#### [EXERCISE GOAL]
Print out every record exactly as it appears.
---------- GIVEN ENTRIES
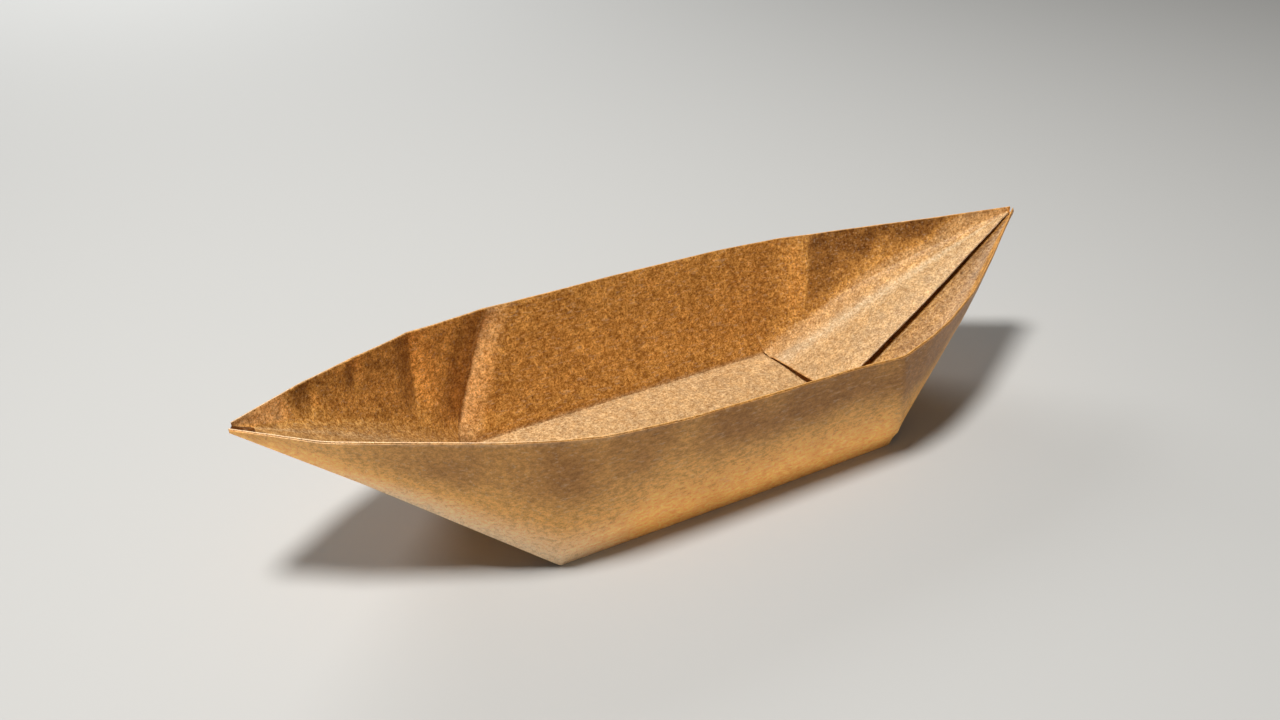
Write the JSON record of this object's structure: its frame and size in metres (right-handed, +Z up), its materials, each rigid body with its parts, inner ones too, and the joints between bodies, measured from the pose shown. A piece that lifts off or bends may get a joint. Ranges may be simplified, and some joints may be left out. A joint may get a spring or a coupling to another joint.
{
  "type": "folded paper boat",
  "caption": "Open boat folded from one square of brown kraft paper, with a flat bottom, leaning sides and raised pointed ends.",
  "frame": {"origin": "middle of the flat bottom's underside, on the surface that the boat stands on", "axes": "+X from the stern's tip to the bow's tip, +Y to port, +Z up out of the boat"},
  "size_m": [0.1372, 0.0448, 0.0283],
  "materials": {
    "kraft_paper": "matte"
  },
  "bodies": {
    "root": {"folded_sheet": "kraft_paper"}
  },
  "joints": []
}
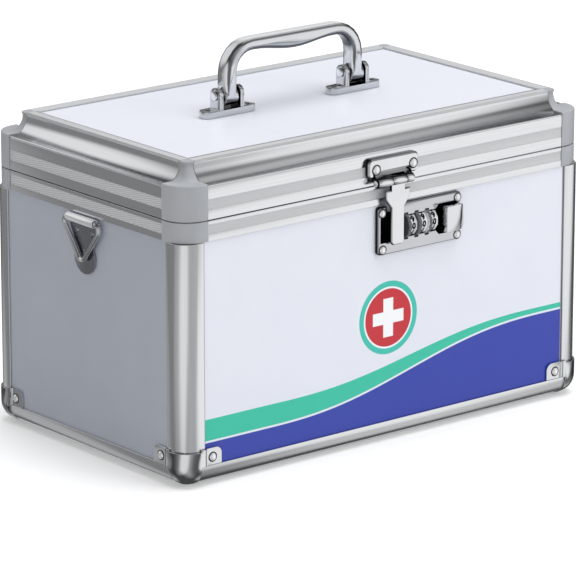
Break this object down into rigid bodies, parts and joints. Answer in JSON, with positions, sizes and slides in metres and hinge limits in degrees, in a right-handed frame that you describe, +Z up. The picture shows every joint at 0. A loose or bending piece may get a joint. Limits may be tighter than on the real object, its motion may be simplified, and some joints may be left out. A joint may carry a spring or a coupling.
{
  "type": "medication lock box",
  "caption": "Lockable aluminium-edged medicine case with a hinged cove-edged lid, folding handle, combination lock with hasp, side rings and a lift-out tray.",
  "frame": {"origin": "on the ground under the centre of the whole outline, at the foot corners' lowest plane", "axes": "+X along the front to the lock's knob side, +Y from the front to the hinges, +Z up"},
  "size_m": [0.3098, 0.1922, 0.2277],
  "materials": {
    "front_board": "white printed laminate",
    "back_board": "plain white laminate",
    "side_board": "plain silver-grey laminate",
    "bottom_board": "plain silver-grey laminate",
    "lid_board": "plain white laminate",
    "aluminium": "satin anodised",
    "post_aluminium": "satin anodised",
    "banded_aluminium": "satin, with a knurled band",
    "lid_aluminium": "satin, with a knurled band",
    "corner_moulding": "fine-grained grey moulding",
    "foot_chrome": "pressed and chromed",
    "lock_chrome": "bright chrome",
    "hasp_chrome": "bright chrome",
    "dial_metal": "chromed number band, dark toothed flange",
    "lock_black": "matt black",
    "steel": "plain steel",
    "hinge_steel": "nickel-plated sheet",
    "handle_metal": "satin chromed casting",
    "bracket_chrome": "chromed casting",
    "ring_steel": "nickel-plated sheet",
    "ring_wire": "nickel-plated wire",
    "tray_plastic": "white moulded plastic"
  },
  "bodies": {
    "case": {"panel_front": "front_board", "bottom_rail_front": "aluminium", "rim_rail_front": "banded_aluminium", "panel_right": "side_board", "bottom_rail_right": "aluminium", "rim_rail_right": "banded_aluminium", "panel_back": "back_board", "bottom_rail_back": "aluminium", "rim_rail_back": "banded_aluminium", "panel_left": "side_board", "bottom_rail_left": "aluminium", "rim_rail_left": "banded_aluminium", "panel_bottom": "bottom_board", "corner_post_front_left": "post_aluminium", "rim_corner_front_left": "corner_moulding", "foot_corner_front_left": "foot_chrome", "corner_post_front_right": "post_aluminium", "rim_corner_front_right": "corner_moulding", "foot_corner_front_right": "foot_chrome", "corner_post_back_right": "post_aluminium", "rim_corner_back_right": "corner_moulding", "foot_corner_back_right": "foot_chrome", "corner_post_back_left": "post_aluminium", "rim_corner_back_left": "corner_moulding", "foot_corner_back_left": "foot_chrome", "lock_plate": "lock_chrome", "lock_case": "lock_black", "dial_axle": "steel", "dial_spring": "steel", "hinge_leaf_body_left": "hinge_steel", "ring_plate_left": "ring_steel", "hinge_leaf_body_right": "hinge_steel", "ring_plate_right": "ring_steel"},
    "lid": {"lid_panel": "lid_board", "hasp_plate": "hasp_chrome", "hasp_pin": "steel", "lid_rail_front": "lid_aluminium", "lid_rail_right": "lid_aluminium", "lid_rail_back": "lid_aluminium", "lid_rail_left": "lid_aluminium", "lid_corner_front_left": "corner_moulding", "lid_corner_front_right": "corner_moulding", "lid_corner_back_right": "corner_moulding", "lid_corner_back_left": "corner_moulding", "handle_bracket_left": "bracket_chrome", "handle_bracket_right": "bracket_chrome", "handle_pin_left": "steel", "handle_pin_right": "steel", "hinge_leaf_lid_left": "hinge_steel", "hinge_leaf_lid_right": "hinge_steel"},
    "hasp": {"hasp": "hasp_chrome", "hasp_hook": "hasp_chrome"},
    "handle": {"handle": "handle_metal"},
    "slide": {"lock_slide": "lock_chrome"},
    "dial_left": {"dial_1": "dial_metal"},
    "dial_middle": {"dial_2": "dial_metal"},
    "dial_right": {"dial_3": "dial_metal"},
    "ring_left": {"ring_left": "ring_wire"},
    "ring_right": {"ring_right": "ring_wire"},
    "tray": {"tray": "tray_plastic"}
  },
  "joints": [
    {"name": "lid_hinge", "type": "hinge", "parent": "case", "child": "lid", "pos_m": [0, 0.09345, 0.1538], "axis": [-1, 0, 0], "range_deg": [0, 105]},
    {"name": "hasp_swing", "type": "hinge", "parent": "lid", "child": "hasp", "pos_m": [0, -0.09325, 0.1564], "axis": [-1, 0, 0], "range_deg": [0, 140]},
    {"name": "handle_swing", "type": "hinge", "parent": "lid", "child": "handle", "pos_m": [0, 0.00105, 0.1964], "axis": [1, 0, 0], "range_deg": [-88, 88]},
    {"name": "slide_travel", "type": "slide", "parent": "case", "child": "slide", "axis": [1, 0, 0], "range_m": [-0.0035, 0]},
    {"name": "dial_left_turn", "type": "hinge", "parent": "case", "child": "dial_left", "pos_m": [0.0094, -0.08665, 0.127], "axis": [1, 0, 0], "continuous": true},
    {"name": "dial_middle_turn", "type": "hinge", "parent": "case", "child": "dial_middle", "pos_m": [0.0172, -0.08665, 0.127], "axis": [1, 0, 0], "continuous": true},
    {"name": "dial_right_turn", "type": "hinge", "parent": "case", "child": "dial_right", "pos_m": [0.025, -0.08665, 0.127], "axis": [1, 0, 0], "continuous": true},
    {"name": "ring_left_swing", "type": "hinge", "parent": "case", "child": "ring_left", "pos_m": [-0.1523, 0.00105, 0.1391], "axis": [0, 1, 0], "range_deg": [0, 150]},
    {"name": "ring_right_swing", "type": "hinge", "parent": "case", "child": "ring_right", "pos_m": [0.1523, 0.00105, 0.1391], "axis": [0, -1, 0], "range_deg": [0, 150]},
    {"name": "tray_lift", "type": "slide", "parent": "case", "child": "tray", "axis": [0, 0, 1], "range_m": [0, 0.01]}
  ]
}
--------------------
#### [ANSWER BELOW]
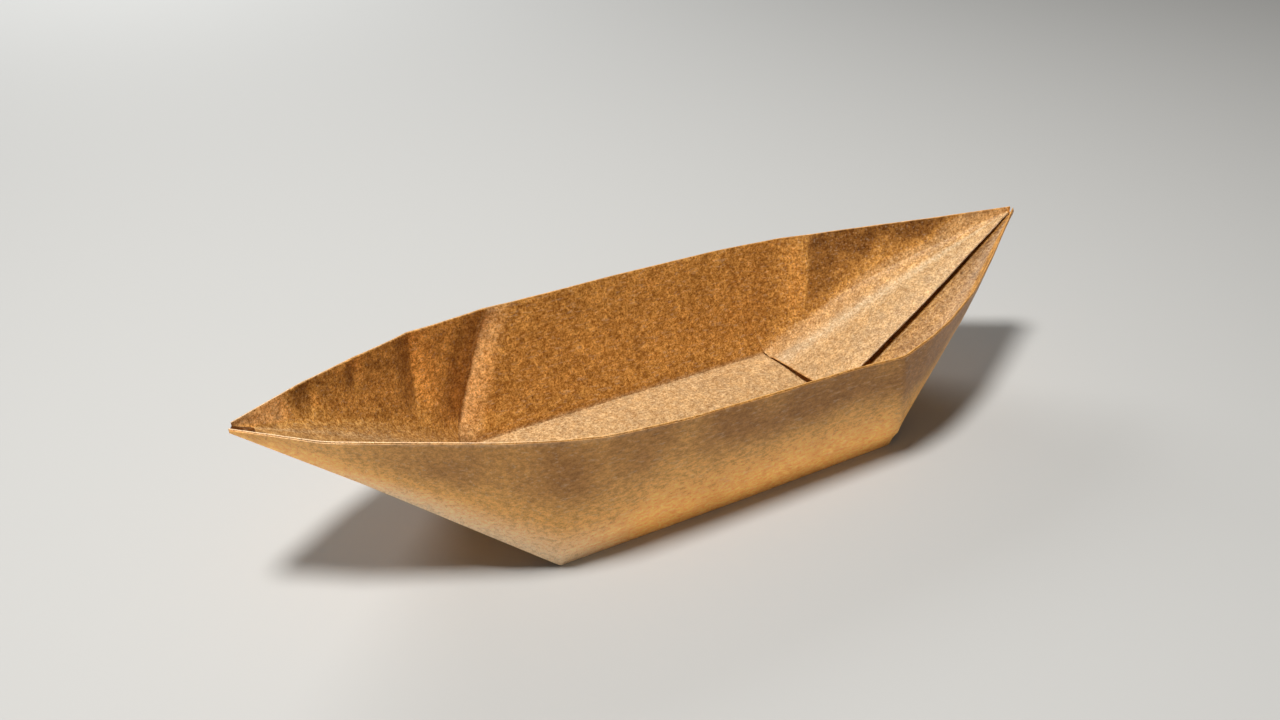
Write the JSON record of this object's structure: its frame and size in metres (right-handed, +Z up), its materials, each rigid body with its parts, inner ones too, and the joints between bodies, measured from the pose shown. A piece that lifts off or bends may get a joint. Ranges may be simplified, and some joints may be left out. A joint may get a spring or a coupling to another joint.
{
  "type": "folded paper boat",
  "caption": "Open boat folded from one square of brown kraft paper, with a flat bottom, leaning sides and raised pointed ends.",
  "frame": {"origin": "middle of the flat bottom's underside, on the surface that the boat stands on", "axes": "+X from the stern's tip to the bow's tip, +Y to port, +Z up out of the boat"},
  "size_m": [0.1372, 0.0448, 0.0283],
  "materials": {
    "kraft_paper": "matte"
  },
  "bodies": {
    "root": {"folded_sheet": "kraft_paper"}
  },
  "joints": []
}
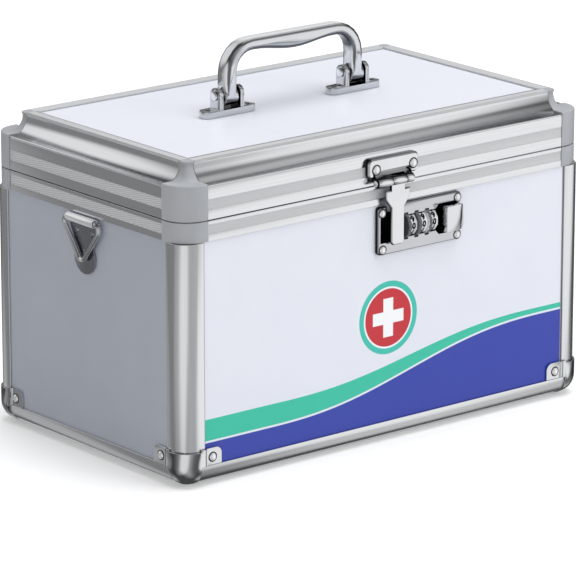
Break this object down into rigid bodies, parts and joints. Answer in JSON, with positions, sizes and slides in metres and hinge limits in degrees, in a right-handed frame that you describe, +Z up. The picture shows every joint at 0. A loose or bending piece may get a joint. Limits may be tighter than on the real object, its motion may be simplified, and some joints may be left out. A joint may carry a spring or a coupling.
{
  "type": "medication lock box",
  "caption": "Lockable aluminium-edged medicine case with a hinged cove-edged lid, folding handle, combination lock with hasp, side rings and a lift-out tray.",
  "frame": {"origin": "on the ground under the centre of the whole outline, at the foot corners' lowest plane", "axes": "+X along the front to the lock's knob side, +Y from the front to the hinges, +Z up"},
  "size_m": [0.3098, 0.1922, 0.2277],
  "materials": {
    "front_board": "white printed laminate",
    "back_board": "plain white laminate",
    "side_board": "plain silver-grey laminate",
    "bottom_board": "plain silver-grey laminate",
    "lid_board": "plain white laminate",
    "aluminium": "satin anodised",
    "post_aluminium": "satin anodised",
    "banded_aluminium": "satin, with a knurled band",
    "lid_aluminium": "satin, with a knurled band",
    "corner_moulding": "fine-grained grey moulding",
    "foot_chrome": "pressed and chromed",
    "lock_chrome": "bright chrome",
    "hasp_chrome": "bright chrome",
    "dial_metal": "chromed number band, dark toothed flange",
    "lock_black": "matt black",
    "steel": "plain steel",
    "hinge_steel": "nickel-plated sheet",
    "handle_metal": "satin chromed casting",
    "bracket_chrome": "chromed casting",
    "ring_steel": "nickel-plated sheet",
    "ring_wire": "nickel-plated wire",
    "tray_plastic": "white moulded plastic"
  },
  "bodies": {
    "case": {"panel_front": "front_board", "bottom_rail_front": "aluminium", "rim_rail_front": "banded_aluminium", "panel_right": "side_board", "bottom_rail_right": "aluminium", "rim_rail_right": "banded_aluminium", "panel_back": "back_board", "bottom_rail_back": "aluminium", "rim_rail_back": "banded_aluminium", "panel_left": "side_board", "bottom_rail_left": "aluminium", "rim_rail_left": "banded_aluminium", "panel_bottom": "bottom_board", "corner_post_front_left": "post_aluminium", "rim_corner_front_left": "corner_moulding", "foot_corner_front_left": "foot_chrome", "corner_post_front_right": "post_aluminium", "rim_corner_front_right": "corner_moulding", "foot_corner_front_right": "foot_chrome", "corner_post_back_right": "post_aluminium", "rim_corner_back_right": "corner_moulding", "foot_corner_back_right": "foot_chrome", "corner_post_back_left": "post_aluminium", "rim_corner_back_left": "corner_moulding", "foot_corner_back_left": "foot_chrome", "lock_plate": "lock_chrome", "lock_case": "lock_black", "dial_axle": "steel", "dial_spring": "steel", "hinge_leaf_body_left": "hinge_steel", "ring_plate_left": "ring_steel", "hinge_leaf_body_right": "hinge_steel", "ring_plate_right": "ring_steel"},
    "lid": {"lid_panel": "lid_board", "hasp_plate": "hasp_chrome", "hasp_pin": "steel", "lid_rail_front": "lid_aluminium", "lid_rail_right": "lid_aluminium", "lid_rail_back": "lid_aluminium", "lid_rail_left": "lid_aluminium", "lid_corner_front_left": "corner_moulding", "lid_corner_front_right": "corner_moulding", "lid_corner_back_right": "corner_moulding", "lid_corner_back_left": "corner_moulding", "handle_bracket_left": "bracket_chrome", "handle_bracket_right": "bracket_chrome", "handle_pin_left": "steel", "handle_pin_right": "steel", "hinge_leaf_lid_left": "hinge_steel", "hinge_leaf_lid_right": "hinge_steel"},
    "hasp": {"hasp": "hasp_chrome", "hasp_hook": "hasp_chrome"},
    "handle": {"handle": "handle_metal"},
    "slide": {"lock_slide": "lock_chrome"},
    "dial_left": {"dial_1": "dial_metal"},
    "dial_middle": {"dial_2": "dial_metal"},
    "dial_right": {"dial_3": "dial_metal"},
    "ring_left": {"ring_left": "ring_wire"},
    "ring_right": {"ring_right": "ring_wire"},
    "tray": {"tray": "tray_plastic"}
  },
  "joints": [
    {"name": "lid_hinge", "type": "hinge", "parent": "case", "child": "lid", "pos_m": [0, 0.09345, 0.1538], "axis": [-1, 0, 0], "range_deg": [0, 105]},
    {"name": "hasp_swing", "type": "hinge", "parent": "lid", "child": "hasp", "pos_m": [0, -0.09325, 0.1564], "axis": [-1, 0, 0], "range_deg": [0, 140]},
    {"name": "handle_swing", "type": "hinge", "parent": "lid", "child": "handle", "pos_m": [0, 0.00105, 0.1964], "axis": [1, 0, 0], "range_deg": [-88, 88]},
    {"name": "slide_travel", "type": "slide", "parent": "case", "child": "slide", "axis": [1, 0, 0], "range_m": [-0.0035, 0]},
    {"name": "dial_left_turn", "type": "hinge", "parent": "case", "child": "dial_left", "pos_m": [0.0094, -0.08665, 0.127], "axis": [1, 0, 0], "continuous": true},
    {"name": "dial_middle_turn", "type": "hinge", "parent": "case", "child": "dial_middle", "pos_m": [0.0172, -0.08665, 0.127], "axis": [1, 0, 0], "continuous": true},
    {"name": "dial_right_turn", "type": "hinge", "parent": "case", "child": "dial_right", "pos_m": [0.025, -0.08665, 0.127], "axis": [1, 0, 0], "continuous": true},
    {"name": "ring_left_swing", "type": "hinge", "parent": "case", "child": "ring_left", "pos_m": [-0.1523, 0.00105, 0.1391], "axis": [0, 1, 0], "range_deg": [0, 150]},
    {"name": "ring_right_swing", "type": "hinge", "parent": "case", "child": "ring_right", "pos_m": [0.1523, 0.00105, 0.1391], "axis": [0, -1, 0], "range_deg": [0, 150]},
    {"name": "tray_lift", "type": "slide", "parent": "case", "child": "tray", "axis": [0, 0, 1], "range_m": [0, 0.01]}
  ]
}